You’ve seen the meme. Objection: “Wakanda doesn’t exist.” Retort: “Neither does Hogwarts.” Okay, I get it. It’s entirely asinine to sneer at Black Panther simply because it features a fake country. I completely agree. Fiction is meant to be “the lie that tells the truth.”
But I would like to repeat the objection with a different application. Wakanda doesn’t exist. No, seriously, it doesn’t. It wouldn’t and couldn’t. As one insightful critic points out: “Wakanda can’t exist, not owing to any inherent flaw in Africans, but because of the inherent flaws of human beings.” Sorry, but wealth and resources and ancestor-worship just don’t result in utopia. Certainly not a utopia spanning centuries. Grab a history book. Flip to almost any page in the Old Testament. The most glorious, high-tech empires—apart from the gospel—wither within a few hundred years. And they aren’t righteous and brotherhoody in the meantime. They are bloody, brutal, and depraved.
Yet, untouched by anything white or Western, Wakanda is presented as practically perfect. The point is clear: Black culture is the ideal, while white culture ruins everything. Furthermore, the weaknesses that Wakanda does have strikingly mirror those of America, which is what gives Black Panther ample opportunity to preach longwindedly on immigration, open borders, foreign wars, civil rights, and even gender “discrimination” in the workplace (all the elite soldiers, surgeons, and inventors are women).
I’m all for Marvel tackling relevant political issues (the way Captain America: Civil War takes on the question of freedom vs. big government), but Black Panther gives voice to almost every single Left-wing hissy fit in a distracted attempt to SAY EVERYTHING IN ONE MOVIE. The sheer effort required to shoehorn everything into the space of two hours is positively herculean, I’ll give it that. But it’s so much too much. On top of that, they’re wrong.
The entire movie doesn’t prove but rather assumes white guilt—not just for black troubles, but for every trouble in the world. “White culpability for global inequality is accepted without question by protagonist and antagonist alike,” as noted in one astute review. Whites are the root evil to every mishap—even and especially helping to create Killmonger, who rages against his family for abandoning him to drastically unfair life in the “racist” US.

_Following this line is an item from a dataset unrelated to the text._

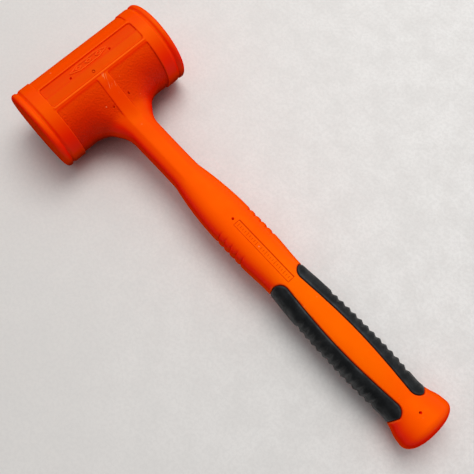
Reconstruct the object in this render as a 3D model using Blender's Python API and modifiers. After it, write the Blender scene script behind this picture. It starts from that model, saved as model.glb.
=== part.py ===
"""Dead blow mallet: a urethane mallet moulded over a steel canister of loose shot.

Mallet axes: X runs from the head's centre down the handle to the butt, Y runs along the head
from striking face to striking face, and Z is the thickness of the handle. The mallet lies on a
bench at world z = 0. Its axes are tipped about Y until the head's flanges and the butt both
touch the bench. The world origin is the bottom centre of the mallet's bounding box.
"""
import math

import bmesh
import bpy
from mathutils import Vector

# Head, a turned form along Y
HEAD_LENGTH = 0.108
FACE_RADIUS = 0.0302
FACE_EDGE = 0.0030
FLANGE_WIDTH = 0.0035
VALLEY_WIDTH = 0.0038
VALLEY_DEPTH = 0.0009
COLLAR_RADIUS = 0.0299
COLLAR_WIDTH = 0.0075
BARREL_RADIUS = 0.0295
BARREL_STEP = 0.0003
HEAD_STEPS = 48

# Shallow recessed panel on the upper and lower side of the head
PANEL_HALF_WIDTH = 0.0080
PANEL_HALF_LENGTH = 0.0386
PANEL_CORNER = 0.0020
PANEL_RADIUS = 0.0290
PANEL_CUT_HEIGHT = 0.020

# Handle sections: distance from the head's centre, half width, half thickness
HANDLE_SECTIONS = (
    (0.000, 0.0107, 0.0110),
    (0.050, 0.0107, 0.0110),
    (0.092, 0.0107, 0.0110),
    (0.100, 0.0120, 0.0112),
    (0.112, 0.0137, 0.0117),
    (0.128, 0.0151, 0.0122),
    (0.145, 0.0154, 0.0124),
    (0.165, 0.0153, 0.0124),
    (0.188, 0.0140, 0.0122),
    (0.205, 0.0152, 0.0125),
    (0.225, 0.0164, 0.0129),
    (0.250, 0.0169, 0.0131),
    (0.272, 0.0167, 0.0130),
    (0.292, 0.0154, 0.0129),
    (0.299, 0.0167, 0.0142),
    (0.305, 0.0188, 0.0162),
    (0.311, 0.0197, 0.0178),
)
BUTT_FLARE_X = 0.311
BUTT_FLARE_THICKNESS = HANDLE_SECTIONS[-1][2]
BUTT_END_X = 0.3195
BUTT_ROUNDNESS = 2.4
BUTT_RINGS = 6
BUTT_TIP_SCALE = 0.12
NECK_END_X = 0.100
NECK_SQUARENESS = 2.7
BUTT_SQUARENESS = 2.2
SECTION_POINTS = 28
NECK_START_X = 0.010
NECK_MIDDLE_X = 0.074

# Fillet that joins the neck to the barrel
FILLET_SIDE = 0.023
FILLET_FRONT = 0.018
FILLET_START_X = 0.014
FILLET_LAST_X = 0.045
FILLET_RINGS = 9
FILLET_END_X = 0.054
FILLET_LIMIT = 0.034
FILLET_OVERLAP = 0.00015

# Finger ripples on both edges of the handle
RIPPLE_FIRST_X = 0.1402
RIPPLE_PITCH = 0.0054
RIPPLE_COUNT = 5
RIPPLE_RADIUS = 0.0016
RIPPLE_DEPTH = 0.0005
RIPPLE_CUT_LENGTH = 0.012

# Rubber grip inlays in pockets on both sides
GRIP_START_X = 0.1886
GRIP_END_X = 0.2984
GRIP_STRIP_END = 0.0053
GRIP_STRIP_MIDDLE = 0.0079
GRIP_END_LENGTH = 0.0078
GRIP_SHOULDER = 0.0052
GRIP_START_INSET = 0.0012
GRIP_END_INSET = 0.0020
GRIP_DEPTH = 0.0030
GRIP_PROUD = 0.0003
GRIP_SKIN_REACH = 0.004
GRIP_LEAD_IN = 0.012
POCKET_REACH = 0.024
INLAY_REACH = 0.022
RIB_FIRST_X = 0.2145
RIB_PITCH = 0.00535
RIB_COUNT = 13
RIB_HEIGHT = 0.0008
RIB_LEAD_IN = 0.005
RIB_LEAD_OUT = 0.008

# Steel canister and its loose shot
CANISTER_RADIUS = 0.0235
CANISTER_WALL = 0.0025
CANISTER_LENGTH = 0.084
CAP_THICKNESS = 0.0025
CAP_SPIGOT = 0.0020
CAP_EDGE = 0.0008
SHOT_RADIUS = 0.0068
SHOT_LAYERS = 4
SHOTS_ROUND_CENTRE = 6

# Steel core rod in the handle
ROD_RADIUS = 0.0055
ROD_START_X = 0.0115
ROD_END_X = 0.307
ROD_FOOT_RADIUS = 0.0090
ROD_FOOT_X = 0.030
ROD_NECK_RADIUS = 0.0042
ROD_NECKS_X = (0.272, 0.284)
ROD_NECK_HALF_WIDTH = 0.003
ROD_NECK_FLOOR = 0.001
ROD_END_EDGE = 0.001
ROD_FOOT_TAPER = 0.004

# Pin holes that the mould's support pins leave: distance along X, place along Y
PIN_RADIUS = 0.0008
PINS = (
    (-0.0011, -0.0169),
    (-0.0011, 0.0161),
    (0.0278, -0.0067),
    (0.0269, 0.0073),
    (0.1387, 0.0),
    (0.303, 0.0),
)
PIN_CUT_LENGTH = 0.040
PIN_CUT_MIDDLE = 0.0205

GAP = 0.0003
SLOPE = math.asin((FACE_RADIUS - BUTT_FLARE_THICKNESS) / BUTT_FLARE_X)
HEAD_X = -(BUTT_END_X * math.cos(SLOPE) - FACE_RADIUS) / 2


# ---------------------------------------------------------------- scene and materials

def clear_scene():
    for found in list(bpy.data.objects):
        bpy.data.objects.remove(found)


def new_collection(name):
    made = bpy.data.collections.new(name)
    bpy.context.scene.collection.children.link(made)
    return made


def make_material(name, colour, roughness, metallic=0.0):
    made = bpy.data.materials.new(name)
    made.use_nodes = True
    shader = made.node_tree.nodes["Principled BSDF"]
    shader.inputs["Base Color"].default_value = (*colour, 1.0)
    shader.inputs["Roughness"].default_value = roughness
    shader.inputs["Metallic"].default_value = metallic
    return made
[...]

Note carefully: Killmonger isn’t challenged for assuming that his troubles are white westerners’ fault. He is challenged because his solution to flip the tables is wrong (true that). T’Challa’s sole objection to Killmonger’s solution is that it is inverted racism, which is no solution at all. Kudos for hitting this particular nail on the head, but Killmonger’s problematic premise remains alive and kicking. The entire assumption must be torn down.
Guys, the current status of racism in the US is far too big an issue to debate thoroughly here, so let me skip to the truth of the matter: America is not a racist country. Did it used to be? Yes, especially in the Northern states (which I’ve written about here and here). Are there individual racists? Sure. Are there disastrously unfair deaths of blacks at the hands of white cops? Yes. But the rabid emotional hoopla has pushed America into such a tizzy of white guilt that we are tipping in the opposite direction into reverse racism.
Suppose (more than likely) I get called a racist not because I claim in this critique that whites are better than blacks (in the name of Christ who bled for all men, I do not), but simply because I’m white. Who just skipped logic, looked at my skin, and jumped to a slanderous conclusion? But it happens all the time. Trying to watch the news without getting hit with another “racist” accusation is like trying to go swimming without getting wet.
Thus Black Panther squanders its shot at a perfectly good story and wastes its hugely talented cast by using said cast as a get-out-of-jail-free card to deliver a PC gospel. Why? Because they know that anybody who objects to the film’s message or critiques its technical weaknesses will promptly be labeled racist. Cheap is the victory won only because your opponent isn’t allowed to fight back.
Ironically, the movie becomes guilty of the very sin it claims to oppose. It sides with its own villain. Black Panther is the biggest Killmonger of them all.